L’activité artistique est un modèle de travail créateur qui s’oppose à un travail seulement technique. Elle est un vrai travail, parce qu’elle n’est pas un divertissement, elle est travail parce qu’elle produit une œuvre. Elle est travail parce qu’elle est une création supérieure de l’esprit. Elle est travail parce qu’elle est aussi une élévation de l’esprit et un travail sur soi. Il est bien rare que nous soyons capables de mettre de l’art dans notre travail et pourtant nous pourrions aussi voir la vie humaine sous un angle artistique et comprendre que nous sommes créateurs de notre propre existence.
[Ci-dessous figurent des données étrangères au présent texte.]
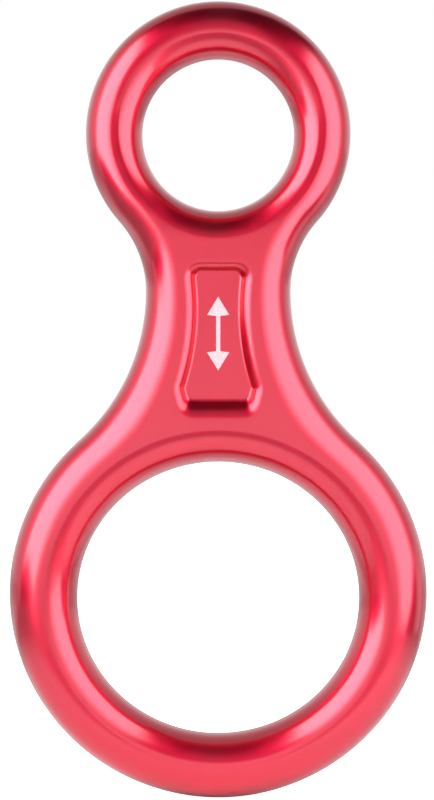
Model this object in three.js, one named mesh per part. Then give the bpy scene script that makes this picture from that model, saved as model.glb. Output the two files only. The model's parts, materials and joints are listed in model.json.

Par contre, il est assez naïf de voir l’artiste comme une sorte d’excentrique qui a eu la chance de pouvoir se distraire tandis que les autres triment laborieusement ! Ne jugeons pas de l’art à l’aune des productions commerciales et du divertissement. C’est se méprendre à la fois sur le sens de la création artistique et sur le sens du travail. Nous voyons donc que l’idée même d’œuvre d’art ne va pas de soi. Il est nécessaire de préciser la frontière entre création artistique et divertissement.